Had this been unreported domestic income from Americans living in the homeland, and the highest fraud penalty applied of 75% to the $103 failure, the penalty would have been $77 NOT $13,320.

Now, that is scandalous! What is the moral justification for that level of penalties that is totally divorced from the amount of tax reporting failure?

Compare those real Penalties to some T-party 501(c)(4) groups who were delayed in exemption application, but were NOT legally required to file for the exemption in the first place! This was just IRS regulatory overreach!

If there is any non scribe journalist around, read a full GAO analysis here.

So, you don’t need a special prosecutor or more Congressional testimony to understand IRS abuse of penalty practices, you only have to read their own National Tax Advocate or read the GAO reports.

In my opinion, what the IRS has been doing to average Americans of modest means around the world with administration of FBAR and OVDP…and now FATCA is by far a BIGGER scandal than the T-Party Targeting.

This scandal has had some positive effects, in that it sheds a bright light on the fact that the IRS is capable of doing GREAT harm.

It misuses its regulatory power and discretion.
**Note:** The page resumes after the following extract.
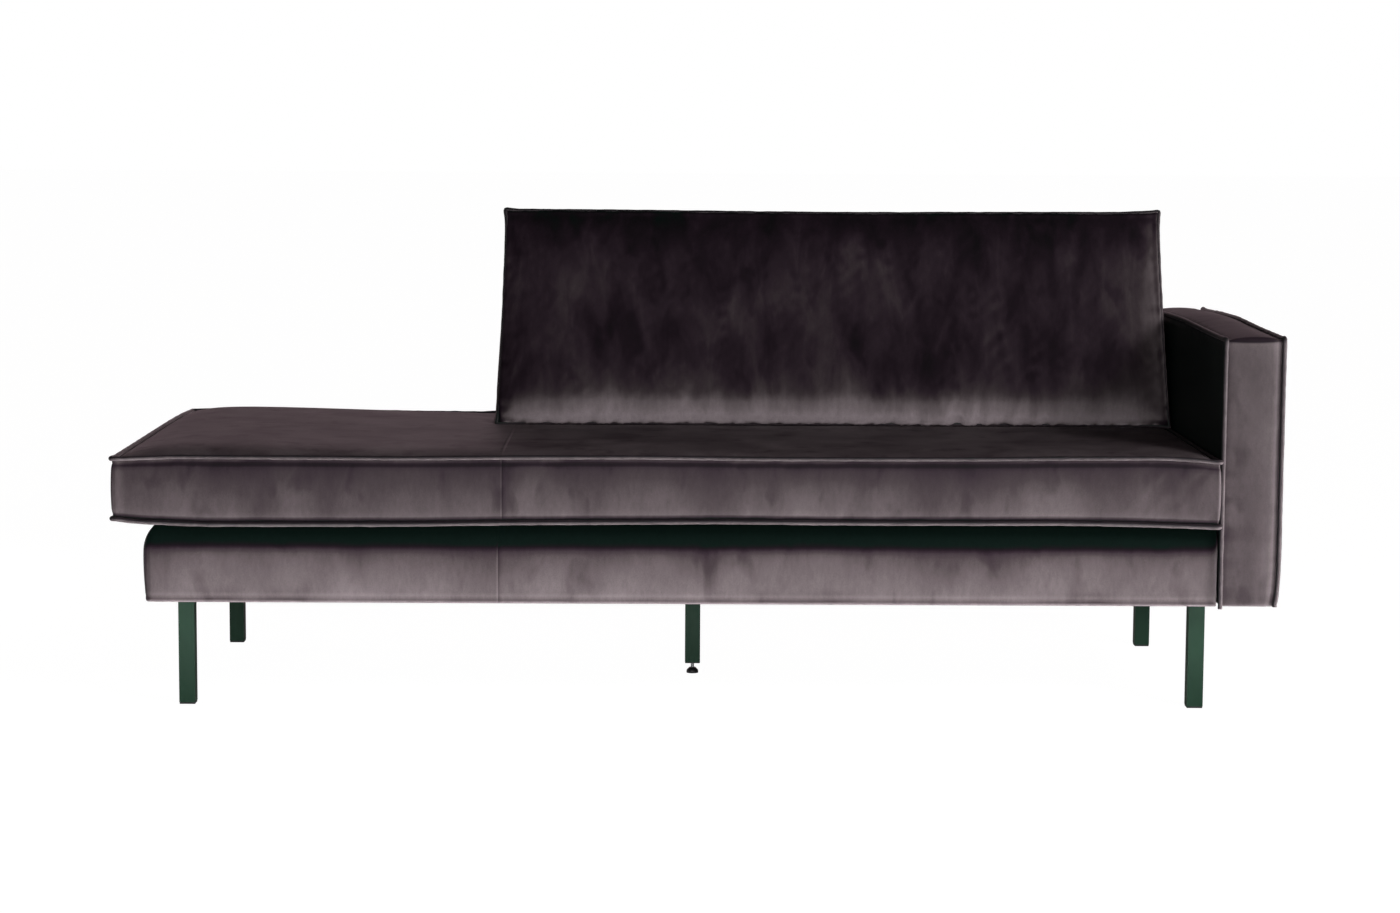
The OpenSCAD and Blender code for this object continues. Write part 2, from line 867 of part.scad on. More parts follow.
module frame_bolts() {
    color(zinc) {
        at_arm_bolts(inner_x1) bolt(m8, arm_wood_x0 + arm_rail_t - inner_x1 + 4);
        at_back_bolts(post_y0) bolt(m8, rail_y1 - post_y0 + 1);
    }
}

module frame_tee_nuts() {
    color(zinc) {
        at_arm_bolts(arm_wood_x0 + arm_rail_t) tee_nut(m8, 11);
        at_back_bolts(rail_y1) tee_nut(m8, 11);
    }
}

// ---------- Seat cushion ----------

module seat_layer(z0, z1, inset = cloth_t) {
    translate([0, 0, z0]) linear_extrude(z1 - z0) polygon(seat_outline(inset));
}

module seat_cushion_core() {
    color(foam_cream)
        seat_layer(seat_z0 + cloth_t + wadding_t, seat_z1 - cloth_t - wadding_t);
}

module seat_cushion_wadding() {
    color(wadding_white) {
        seat_layer(seat_z0 + cloth_t, seat_z0 + cloth_t + wadding_t, seam_depth);
        seat_layer(seat_z1 - cloth_t - wadding_t, seat_z1 - cloth_t, seam_depth);
    }
}

module seat_cushion_cover() {
    color(velvet) difference() {
        translate([0, 0, seat_z0]) linear_extrude(seat_t) polygon(seat_outline(0));
        seat_layer(seat_z0 + cloth_t, seat_z1 - cloth_t);
        block(
            [seat_zip_x[0], seat_y1 - cloth_t - cut, seat_zip_z - zip_w / 2],
            [seat_zip_x[1], seat_y1 + cut, seat_zip_z + zip_w / 2]
        );
    }
}

module seat_cushion_piping() {
    outline = seat_outline(pipe_in);
    color(piping_velvet) for (z = [seat_z0 + pipe_r, seat_z1 - pipe_r])
        cord([for (p = outline) [p.x, p.y, z]], pipe_r, [0, 0, 1], true);
}

module seat_zip() {
    tape = zip_w / 2 - 0.3;
    teeth = zip_teeth_w / 2;
    y0 = seat_y1 - cloth_t;
    color(brass_zip) {
        block(
            [seat_zip_x[0] + 0.5, y0, seat_zip_z - tape],
            [seat_zip_x[1] - 0.5, y0 + zip_tape_t, seat_zip_z + tape]
        );
        block(
            [seat_zip_x[0] + 4, y0 + zip_tape_t, seat_zip_z - teeth],
            [seat_zip_x[1] - 4, y0 + zip_tape_t + zip_teeth_t, seat_zip_z + teeth]
        );
    }
}

// A zip's outer plate and its pull tab, standing out along +Z from the teeth
module zip_slider() {
    block([0, -4, zip_air], [11, 4, zip_air + zip_plate_t]);
    block([1, -2, zip_air + zip_plate_t], [10, 2, zip_air + zip_plate_t + zip_tab_t]);
}

module seat_zip_slider() {
    teeth_y = seat_y1 - cloth_t + zip_tape_t + zip_teeth_t;
    color(zinc) translate([seat_zip_x[0] + 6, teeth_y, seat_zip_z]) rotate([-90, 0, 0]) zip_slider();
}

// ---------- Back cushion ----------

module pillow_channel() {
    block(
        [pillow_zip_x[0], pillow_zip_y - zip_w / 2 - 1, pillow_z0 - cut],
        [pillow_zip_x[1], pillow_zip_y + zip_w / 2 + 1, pillow_z0 + pillow_zip_depth]
    );
}

module back_cushion_fill() {
    color(wadding_white) difference() {
        union() {
            along_x(pillow_x0 + cloth_t, pillow_x1 - cloth_t)
                offset(delta = -seam_depth) polygon(pillow_profile);
            along_x(pillow_x0 + seam_depth, pillow_x1 - seam_depth) difference() {
                offset(delta = -cloth_t) polygon(pillow_profile);
                for (end = concat(pillow_pipe_front, [pillow_pipe_rear[0], pillow_pipe_rear[3]]))
                    translate(end) circle(r = pipe_r + 0.3);
            }
        }
        pillow_channel();
    }
}

module back_cushion_cover() {
    color(velvet) difference() {
        along_x(pillow_x0, pillow_x1) polygon(pillow_profile);
        along_x(pillow_x0 + cloth_t, pillow_x1 - cloth_t)
            offset(delta = -cloth_t) polygon(pillow_profile);
        pillow_channel();
    }
}

module back_cushion_piping() {
    x0 = pillow_x0 + pipe_in;
    x1 = pillow_x1 - pipe_in;
    front = concat(
        [for (p = pillow_pipe_front) [x0, p.x, p.y]],
        [for (k = [1 : -1 : 0]) [x1, pillow_pipe_front[k].x, pillow_pipe_front[k].y]]
    );
    rear = concat(
        [for (p = pillow_pipe_rear) [x0, p.x, p.y]],
        [for (k = [3 : -1 : 0]) [x1, pillow_pipe_rear[k].x, pillow_pipe_rear[k].y]]
    );
    across = [0, lean_back.x, lean_back.y];
    color(piping_velvet) {
        cord(curved(front, 10, 4, true), pipe_r, across, true);
        cord(curved(rear, 10, 4, true), pipe_r, across, true);
    }
}

module back_zip() {
    tape = zip_w / 2;
    teeth = zip_teeth_w / 2;
    z1 = pillow_z0 + pillow_zip_depth;
    color(brass_zip) {
        block(
            [pillow_zip_x[0] + 0.5, pillow_zip_y - tape, z1 - zip_tape_t],
            [pillow_zip_x[1] - 0.5, pillow_zip_y + tape, z1]
        );
        block(
            [pillow_zip_x[0] + 4, pillow_zip_y - teeth, z1 - zip_tape_t - zip_teeth_t],
            [pillow_zip_x[1] - 4, pillow_zip_y + teeth, z1 - zip_tape_t]
        );
    }
}

module back_zip_slider() {
    teeth_z = pillow_z0 + pillow_zip_depth - zip_tape_t - zip_teeth_t;
    color(zinc) translate([pillow_zip_x[0] + 6, pillow_zip_y, teeth_z]) rotate([180, 0, 0]) zip_slider();
}

base_front_rail();
base_rear_rail();
base_left_rail();
base_right_rail();
base_centre_rail();
base_cross_rails();
corner_blocks();
zigzag_springs();
spring_clips();
deck_felt();
base_foam();
base_cover();
dust_cover();
arm_front_post();
arm_rear_post();
arm_top_board();
arm_mounting_rail();
arm_bottom_rail();
arm_inner_panel();
arm_outer_panel();
arm_foam();
arm_cover();
arm_piping();
back_left_post();
back_right_post();
back_top_rail();
back_bottom_rail();
back_front_panel();
back_rear_panel();
back_frame_foam();
back_frame_cover();
back_frame_piping();
leg_front_left();
leg_front_right();
leg_rear_left();
leg_rear_right();
leg_glides();
leg_bolts();
leg_tee_nuts();
middle_leg();
middle_leg_insert();
levelling_pad();
levelling_stem();
frame_bolts();
frame_tee_nuts();
seat_cushion_core();
seat_cushion_wadding();
seat_cushion_cover();
seat_cushion_piping();
seat_zip();
seat_zip_slider();
back_cushion_fill();
back_cushion_cover();
back_cushion_piping();
back_zip();
back_zip_slider();
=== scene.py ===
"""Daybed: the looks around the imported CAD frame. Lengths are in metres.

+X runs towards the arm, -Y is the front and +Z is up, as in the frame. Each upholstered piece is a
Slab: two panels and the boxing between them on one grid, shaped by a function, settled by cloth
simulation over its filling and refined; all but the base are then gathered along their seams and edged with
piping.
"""

import json
from math import cos, pi, sin

import bpy
import numpy as np
from mathutils import Matrix, Vector
from mathutils.kdtree import KDTree


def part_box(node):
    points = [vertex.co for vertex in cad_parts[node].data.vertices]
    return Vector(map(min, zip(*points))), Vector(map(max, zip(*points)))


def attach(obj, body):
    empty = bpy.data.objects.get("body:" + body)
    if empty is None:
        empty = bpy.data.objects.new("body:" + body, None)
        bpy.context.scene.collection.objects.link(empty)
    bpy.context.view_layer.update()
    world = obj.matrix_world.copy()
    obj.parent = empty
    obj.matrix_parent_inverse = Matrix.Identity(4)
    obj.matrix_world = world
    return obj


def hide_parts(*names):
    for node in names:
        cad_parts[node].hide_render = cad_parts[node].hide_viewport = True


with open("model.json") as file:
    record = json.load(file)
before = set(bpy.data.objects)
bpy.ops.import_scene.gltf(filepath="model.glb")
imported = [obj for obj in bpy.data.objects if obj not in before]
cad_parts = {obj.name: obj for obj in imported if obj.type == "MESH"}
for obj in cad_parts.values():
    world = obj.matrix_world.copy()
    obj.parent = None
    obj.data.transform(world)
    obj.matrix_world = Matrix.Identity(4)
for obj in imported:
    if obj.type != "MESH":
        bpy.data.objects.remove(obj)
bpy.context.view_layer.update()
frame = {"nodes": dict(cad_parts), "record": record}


def limits(node):
    """A CAD node's lowest and highest corners, as arrays."""
    low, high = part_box(node)
    return np.array(low), np.array(high)


# ---------- Camera, floor and light ----------

CAMERA_AT = Vector((-0.042, -5.822, 1.061))
CAMERA_YAW = 0.0086
CAMERA_PITCH = 0.1126
CAMERA_ROLL = 0.0058
CAMERA_LENS_MM = 81.27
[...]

It is bureaucratically muscle bound when it comes correcting policy errors. The leadership is incapable of accepting any responsibility by admitting mistakes, changing practices and doing the right thing to restore trust.

Rep Duckworth said it powerfully. “Shulman, you can delegate authority, but NEVER delegate responsibility.”

Finally, it also turns the mirror onto Congress that creates the Tax code complexity with 4680 tax changes since 2001 and totally fails in its oversight responsibility.

From the Economist: Who will tame the Taxman?

Wake up America, and you Dems with your head in the sand, the T-Party is not the only victims. Even your Progressive publications are beginning to get it.

Examiner: ““we’ve been told to raise more revenue.”

When that becomes the attitude inside the IRS, abuse naturally follows!